The development has prompted political commentators to speculate that the silence by most CSOs was because they were expecting favours from the current DPP administration.

This, according to Trapence, is one of the problems that are putting at risk the fight for civil rights in the country.

“The passiveness of CSOs is always there whenever we have new administrations. CSO leaders are always excited with new administrations which come with high expectations. This was the case with the Peoples Party administration where we had very few CSOs speaking on democracy and good governance. The same trend is continuing now,” said Trapence.

However, chairperson for Human Rights Consultative Committee, Robert Mkwezalamba, promised that the CSOs would bounce back soon.

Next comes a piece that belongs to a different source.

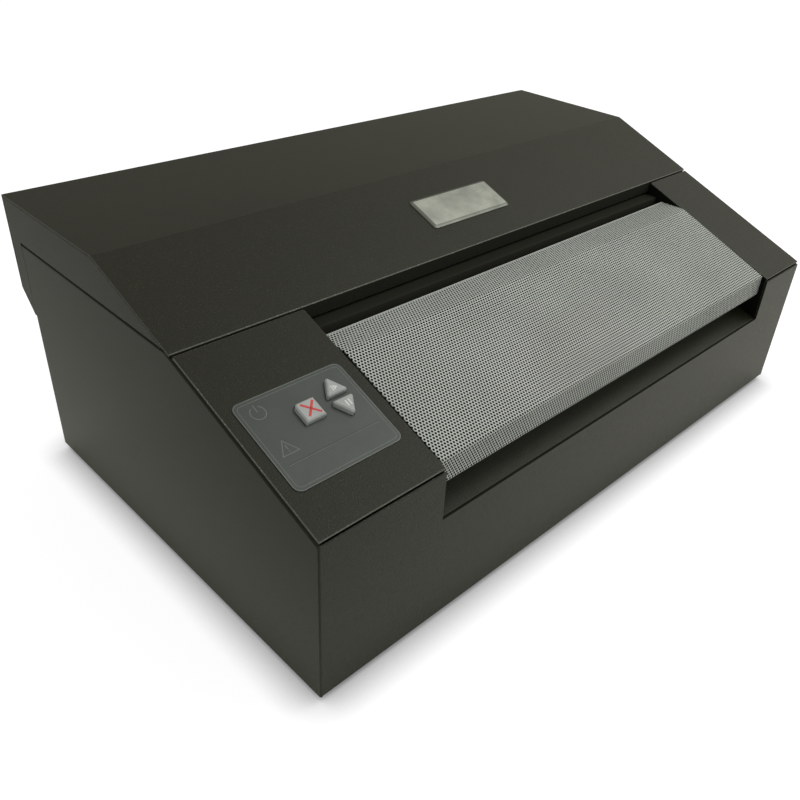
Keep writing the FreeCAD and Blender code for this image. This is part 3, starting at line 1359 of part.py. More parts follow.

“After the July 20, 2011 petition there were discussions that led to implementation on several issues. We have been monitoring where about 40 percent of these were met. But to say we have not being very active is not wrong only that we were being dictated by strategy. Apart from that we had to give the current administration some space but by early 2016 there should be a change,” he said.

But renowned civil rights campaigner, Billy Mayaya, doubted if the state would silence the civil society.

He recently petitioned the Speaker of the National Assembly, Richard Msowoya, asking him to throw out 11 United Democratic Front (UDF) MPs, alleging that they had crossed the floor by sitting on government benches,

“The government does not have the capacity to influence all outcomes in civil society. So this is mere speculation and conjecture. There are no significant changes in CSO unity. CSOs continue to pursue avenues to demand transparency and accountability from government on a wide range of issues including areas of specialisation.

“The collective voice of CSOs is heard through the various sectoral networks as well as through umbrella bodies such as Council for Non Govermental Organisations (Congoma) and that current arrangement is sufficient in my view,” he said.

In 2011, Congoma, the umbrella body for all NGOs in the country, intensified its advocacy role on various issues that culminated in the July 20, 2011 nationwide demonstrations that left 20 people dead.

However, current Congoma chairperson Macbain Mkandawire said CSOs in the country are performing their roles according to their mandate.

“It is not fair to criticise Malawi CSOs as being passive. Each NGO in country belongs to a sector. Therefore, those that are speaking out are doing that based on their sector demands. Some are in political governance, some in economy, health and education. As such it is not wise for Congoma to come out and comment on issues that can be best tackled by individual CSOs unless asked to do so,” he said.